On December 19, 2019, the Pakistan Sugar Mills Association (PSMA) announced the closure of crushing to pressurise farmers and the provincial governments. Finally, a representative of PSMA met with the cabinet committee on the sugar sector on January 6, 2020. After the meeting, PSMA announced the resumption of sugarcane crushing. After the resumption, the sugarcane prices further increased but sugar prices also increased by Rs 1.28/kg. This demonstrates that in contrast to the previous year there was a shortage of sugarcane and was not sufficient to meet the demands of sugar mills.
Furthermore, it also signals the reduction in sugar supply during 2019. Despite that, however, the Economic Coordination Committee (ECC), at the recommendation of the Sugar Advisory Board (SAB), approved the export of 1.0 and 0.10 million tons of sugar on October 2, 2018, and December 4, 2019, respectively. During the same meeting, the Secretary Ministry of National Food Security and Research raised the concern over low production of sugarcane due to water shortages and reduction in the area allocated to the crop. In a subsequent meeting of SAB, Punjab raised the concern about the increasing prices of sugar in the local market but still, the ban on export was not recommended by SAB. It was revealed in the meeting that the net stocks were at negative 0.191 million tons. However, the belief was that the increasing prices of sugar were mainly the result of hoarding and not of export.

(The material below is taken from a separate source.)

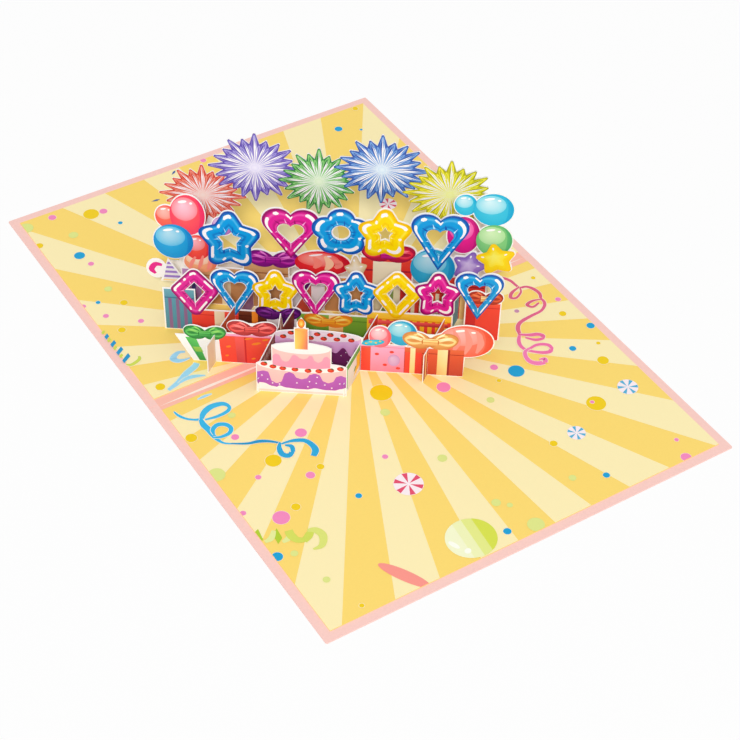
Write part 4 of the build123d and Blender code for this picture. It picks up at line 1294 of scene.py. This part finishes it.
spots(cake_print, glint_ink, [(cake_x + x, z) for x, z in (
    (-14.6, 7.4), (-12.5, 5.3), (-9.5, 4.9), (-2, 6.2), (2.7, 4.3), (3.4, 7.4), (6.3, 6.7), (6.7, 10.3),
    (13, 4.4), (10, 6), (16.4, 7.2), (-17, 9.6))], 0.7, 0.7)
strawberries(cake_print, [(cake_x + x, z) for x, z in (
    (-16, 16.4), (-12.2, 15.1), (-8, 14.4), (-2.8, 14.1), (2.8, 13.8), (7.4, 14), (12.5, 14.8),
    (16.6, 16))], 3.0)
# the upper tier
tier_steps = 48
side_run = [(cake_x + upper_half * cos(pi * (1 - k / tier_steps)), 0) for k in range(tier_steps + 1)]
upper_wave = icing_edge(cake_x, upper_half, [
    (-1, 21.6), (-0.9, 22.8), (-0.78, 22.4), (-0.66, 19), (-0.55, 18.4), (-0.44, 19), (-0.32, 22.2),
    (-0.24, 22.8), (-0.14, 22), (-0.04, 20.8), (0.08, 20.4), (0.18, 21), (0.28, 22.6), (0.36, 22.8),
    (0.46, 19.8), (0.58, 18.9), (0.68, 19.6), (0.8, 22.4), (0.88, 22.8), (1, 21.4)], steps=5)
upper_edge = [(x, height_on(upper_wave, x)) for x, z in side_run]
upper_low, upper_front, upper_back = [
    rim_over(side_run, cake_x, upper_half, height, dip) for height, dip in (
        (upper_foot, upper_foot_dip), (upper_rim, upper_dip), (upper_rim, -upper_crown))]
band(cake_print, cake_inks["pink"], upper_low, upper_edge, (1.0, 0.9))
band(cake_print, cake_inks["pink"], upper_edge, upper_front, (0.3, 0.15))
band(cake_print, cake_inks["top"], upper_front, upper_back, (0.2, 0.1))
# the candle
block(cake_print, cake_inks["candle"], cake_x - 2.7, 26.2, 5.4, 11.6, [0.0, 1.0, 0.75, 0.2])
domed(cake_print, cake_inks["candle"], oval(cake_x, 37.4, 5.2, 1.5), rim=0.7, top=0.2)
domed(cake_print, cake_inks["flame"], oval(cake_x, 40.8, 3, 5.2), light=(0, -0.1))
cake_print.press("cake_print", cake_plane)

# Cross sheets
# Four low strips that pass through the picture sheets' slots and hold the lattice square.
# Each is printed to carry on the picture next to it, bay by bay.
sheet_turn = radians(72)


def crossing(picture, cross):
    """Where a picture sheet at one distance crosses a cross sheet at another, along the cross sheet."""
    return (picture + cross * cos(sheet_turn)) / sin(sheet_turn)


spike_inks = {
    "brown": ink("brown icing", (196, 110, 84), (150, 72, 52), (96, 36, 34)),
    "cream": flat_ink("cream icing", (250, 228, 214)),
}
picture_places = [-44, -27.5, -8, 10, 28]
# node, distance, how far its nose stands out where it has one, and the paper of each bay
cross_sheets = [
    ("left_cross_sheet", -45, 7.6, ["cream", "brick", "lilac", "tan"]),
    ("cake_left_side", -20, None, [None, "maroon", "crimson", "tan"]),
    ("cake_right_side", 15, None, [None, "crimson", "green", "tan"]),
    ("right_cross_sheet", 43, 5.1, [None, "brick", "teal", "lilac"]),
]
slot_half = 0.5
step_margin = 3
strip_height, low_strip_height = 15.3, 8.3
corner_reach, corner_foot, corner_height = 0.7, 5.2, 2.6
for node, place, nose, colours in cross_sheets:
    sheet_print = Print()
    stops = [crossing(picture, place) for picture in picture_places]
    step_at = (stops[3] + stops[4]) / 2
    bays = list(zip(stops, stops[1:]))
    if nose:
        bays[0] = (stops[1] - nose, stops[1])
    for colour, (start, stop) in zip(colours, bays):
        if colour is None:
            continue
        left, right, edge = start + slot_half * (start in stops), stop - slot_half, step_at - step_margin
        fields = [(left, right, strip_height, 0.3)]
        if right > step_at:
            fields = [(left, edge, strip_height, 0.35), (edge, right, low_strip_height, 0.45)]
        for begin, end, height, tone in fields:
            block(sheet_print, gift_inks[colour], begin, foot_line, end - begin, height,
                  [0.6, 0.6, tone, tone])
    corner, behind = stops[0] + slot_half, stops[1] - slot_half
    sheet_plane = standing(node, across)
    if not nose:
        # the lower corner that comes through the cake's slot carries on the cake's own print
        tip = min(v.co.dot(across) for v in nodes[node].data.vertices) / mm
        block(sheet_print, cake_inks["purple"], tip, corner_foot, corner_reach, corner_height)
        edge_print = Print()
        block(edge_print, cake_inks["purple"], -sheet_plane.half, corner_foot, 2 * sheet_plane.half,
              corner_height)
        edge_print.press(node + "_corner_print", Plane(
            sheet_plane.origin + across * tip, sheet_plane.face, up, 0, faces=(1,)))
    if node == "cake_left_side":
        # chocolate flakes with cream between them, and a spike of icing behind the front gifts
        slant(sheet_print, spike_inks["brown"],
              [(corner, foot_line), (behind, foot_line), (behind, 19.2), (corner, 15.7)],
              [0.7, 0.9, 0.6, 0.4])
        sheet_print.lay(spike_inks["cream"], *[
            plain(stroke((corner + 0.5 + 1.7 * k, 9 + 0.3 * k), (corner + 2.6 + 1.7 * k, 15.4 + 0.36 * k),
                         0.6)) for k in range(8)])
        start = stops[1] + slot_half
        patch(sheet_print, spike_inks["brown"],
              [(start, foot_line), (-27.3, foot_line), (-27.3, 15.6), (-29.5, 24.4), (-31.8, 19.2),
               (start, 19.2)], 0.55)
        slant(sheet_print, spike_inks["cream"], stroke((-30.4, 12), (-29.6, 23.2), 1.2))
    if node == "cake_right_side":
        # the cake's right side: white icing with a green edge along its top and its front
        block(sheet_print, gift_inks["white"], corner, foot_line, behind - corner, strip_height,
              [0.4, 0.5, 0.1, 0.1])
        block(sheet_print, gift_inks["lime"], corner, 12.6, behind - corner, 3, [0.7, 0.7, 0.4, 0.4])
        block(sheet_print, gift_inks["lime"], corner, 2, 2.4, 13.6, [0.7, 0.6, 0.4, 0.5])
        middle = (corner + behind) / 2
        patch(sheet_print, gift_inks["yellow"],
              [(middle + 1, 2.6), (behind, 4), (behind, 12.2), (middle + 4, 12.2), (middle + 5, 7)], 0.35)
        patch(sheet_print, gift_inks["green"], oval(middle + 2.6, 6.4, 3, 1.6, turn=0.6, count=16), 0.6)
    if node == "right_cross_sheet":
        # the gold ribboned gift's right side
        start = stops[1] - nose
        block(sheet_print, gift_inks["brick"], start, foot_line, behind - start, strip_height,
              [0.9, 0.7, 0.4, 0.5])
        block(sheet_print, gift_inks["gold"], start + 1.6, foot_line, 1.4, strip_height,
              [0.6, 0.6, 0.3, 0.3])
    sheet_print.press(node + "_print", sheet_plane)

# Floor, light and camera
# A pale floor and soft white light from all round, as in a product picture on white.
floor = bpy.data.objects.new("floor", bpy.data.meshes.new("floor"))
floor_half = 3.0
floor_grey, floor_roughness, floor_glow = 0.86, 0.9, 0.9
room_strength, backdrop_strength = 0.52, 1.0
floor_corners = bar(-floor_half, -floor_half, 2 * floor_half, 2 * floor_half)
floor.data.from_pydata([(x, y, 0) for x, y in floor_corners], [], [(0, 1, 2, 3)])
bpy.context.scene.collection.objects.link(floor)
floor_paint = bpy.data.materials.new("floor")
floor_paint.use_nodes = True
floor_tree = floor_paint.node_tree
floor_shader = floor_tree.nodes["Principled BSDF"]
floor_shader.inputs["Base Color"].default_value = (floor_grey, floor_grey, floor_grey, 1)
floor_shader.inputs["Roughness"].default_value = floor_roughness
glow = floor_tree.nodes.new("ShaderNodeEmission")
blend = floor_tree.nodes.new("ShaderNodeMixShader")
part = floor_tree.nodes.new("ShaderNodeMath")
part.operation = "MULTIPLY"
part.inputs[1].default_value = floor_glow


def seen(tree):
    """1 for a ray that comes from the camera, straight, off a gloss or through glass, else 0."""
    path = tree.nodes.new("ShaderNodeLightPath")
    found = path.outputs["Is Camera Ray"]
    for kind in ("Is Glossy Ray", "Is Transmission Ray"):
        either = tree.nodes.new("ShaderNodeMath")
        either.operation = "MAXIMUM"
        tree.links.new(found, either.inputs[0])
        tree.links.new(path.outputs[kind], either.inputs[1])
        found = either.outputs["Value"]
    return found


floor_tree.links.new(seen(floor_tree), part.inputs[0])
floor_tree.links.new(part.outputs["Value"], blend.inputs["Fac"])
floor_tree.links.new(floor_shader.outputs["BSDF"], blend.inputs[1])
floor_tree.links.new(glow.outputs["Emission"], blend.inputs[2])
floor_tree.links.new(blend.outputs["Shader"], floor_tree.nodes["Material Output"].inputs["Surface"])
floor.data.materials.append(floor_paint)

world = bpy.data.worlds.new("studio")
bpy.context.scene.world = world
world.use_nodes = True
sky = world.node_tree
room = sky.nodes["Background"]
room.inputs["Color"].default_value = (1, 1, 1, 1)
room.inputs["Strength"].default_value = room_strength
backdrop = sky.nodes.new("ShaderNodeBackground")
backdrop.inputs["Color"].default_value = (1, 1, 1, 1)
backdrop.inputs["Strength"].default_value = backdrop_strength
white_or_room = sky.nodes.new("ShaderNodeMixShader")
sky.links.new(seen(sky), white_or_room.inputs["Fac"])
sky.links.new(room.outputs["Background"], white_or_room.inputs[1])
sky.links.new(backdrop.outputs["Background"], white_or_room.inputs[2])
sky.links.new(white_or_room.outputs["Shader"], sky.nodes["World Output"].inputs["Surface"])


def lamp(name, place, size, watts):
    """A square lamp that faces the middle of the card."""
    light = bpy.data.lights.new(name, "AREA")
    light.size = size
    light.energy = watts
    holder = bpy.data.objects.new(name, light)
    holder.location = place
    holder.rotation_euler = (-Vector(place)).to_track_quat("-Z", "Y").to_euler()
    bpy.context.scene.collection.objects.link(holder)


lamp("key light", (-1.607, -2.545, 2.757), size=0.5, watts=100)
lamp("fill light", (0.4, 0.9, 1.3), size=1.2, watts=1.5)

lens = 88.47
sensor = 36.0
camera_place = (-0.32125, -0.5089, 0.55127)
camera_turn = (46.212, -1.197, -32.072)
camera = bpy.data.cameras.new("camera")
camera.lens = lens
camera.sensor_width = sensor
viewpoint = bpy.data.objects.new("camera", camera)
viewpoint.location = camera_place
viewpoint.rotation_euler = [radians(turn) for turn in camera_turn]
bpy.context.scene.collection.objects.link(viewpoint)
bpy.context.scene.camera = viewpoint
bpy.context.scene.view_settings.view_transform = "Standard"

The retail price of sugar started to increase in December 2018 when the export of sugar was allowed (Figure 5). The retail price was the lowest at Rs 55.99/kg in November 2018 but by June 2019 it had reached Rs 71.44/kg. It was mainly due to the export of sugar, which put pressure on the leftover stock and increased the gap between supply and demand. The price increased by Rs 16/kg within seven months. Similarly, a major increase in ex-mill price (from Rs 51.64 to Rs 63.59) took place during the same period, which is about Rs 12/kg (Sugar Inquiry Report 2020). The retail prices further increased from Rs 71.44 to Rs 74.64 from July 2019 to January 2020 but PSMA denied the facts by claiming that the ex-mill price of sugar had not changed. It is important to note that there was no increase in GST or other taxes. Furthermore, the prices of sugarcane and other inputs remained stable during this period. In the presence of strong signals of increasing prices in the local market, the government reacted slowly to cancel the export permit, which aggravated the sugar crises in the country.
THE WAY FORWARD
The analysis of the way the sugar market and policies work in Pakistan shows that most of the problems stem from both overregulation and the lack of competition. If the market is deregulated, with free entry and exit, the intensive regulations and repeated interventions would not be needed. Moreover, in an environment of open market competition even mandatory crushing laws are not required. These laws weaken the price signal for the market and have led the farmers in the past to over-invest in sugarcane cultivation and the millers to maintain higher stocks than needed. Therefore, the issue is not whether the protection is needed for the sustainability of sugar markets; the issue is whether the current regime is sending wrong signals to the farmers and the sugar mill owners for cartelisation in the sugar industry. Restrictions on the entry of new mills through the License Raj distort the free market mechanism both for the millers and the farmers.
Similarly, import tariffs of 40 percent on sugar imports do not let the domestic prices respond to the changes taking place in the international market, shielding the domestic sugar industry from the competition in the international markets. For example, in periods of excess supply, the sugar mill owners get export quotas and subsidies whereas in periods of shortages they make huge profits in the domestic market. Further, looking at international best practices in sugar production, we find that countries having a comparative advantage mainly earn from sugar by-products, which have comparatively high international prices than sugar. In these countries, sugar is treated as a by-product and sold at a low price. These countries mainly depend on by-products such as ethanol for earnings. Pakistan has heavily protected the sugar industry, which creates disincentives for the domestic sugar industry to compete in the international market by developing sugar by-products.
- Expansion in the sugarcane production area is not responsible for replacing the cotton area. Rather it is the inefficient cotton production technologies that make cotton a less profitable crop compared to the competing crops (rice, maize, and sugarcane).
- The support price for sugarcane is only notional because the government does not procure sugar and, hence, there is no mechanism in place to enforce it. Sugarcane is sold above the support price whenever there is a shortage and below the support price when there is a surplus.
- The License Raj limits new entrants into the sugar industry. It creates cartelisation and leads to an increase in the profitability of sugar mills only. Similarly, trade barriers like import tariffs need to be removed or rationalised. Both these measures may lead to an efficient allocation of resources in this sector and an improvement in the welfare of local consumers.
- Price quota and subsidies have been used as a tool for offloading the surplus supply of sugar and to fill the gap between supply and demand. However, the government failed to take a timely decision in light of available information, which led to the recent sugar crisis.
- Therefore, the deregulation of the sugar market is extremely important to promote free trade mechanisms where price signals can be effectively conveyed to all stakeholders to attract investment and increase competitiveness.
 Pakistan does produce ethanol but compared to international comparison is negligible. Further the environmental damage from ethanol production also needs to be taken into account.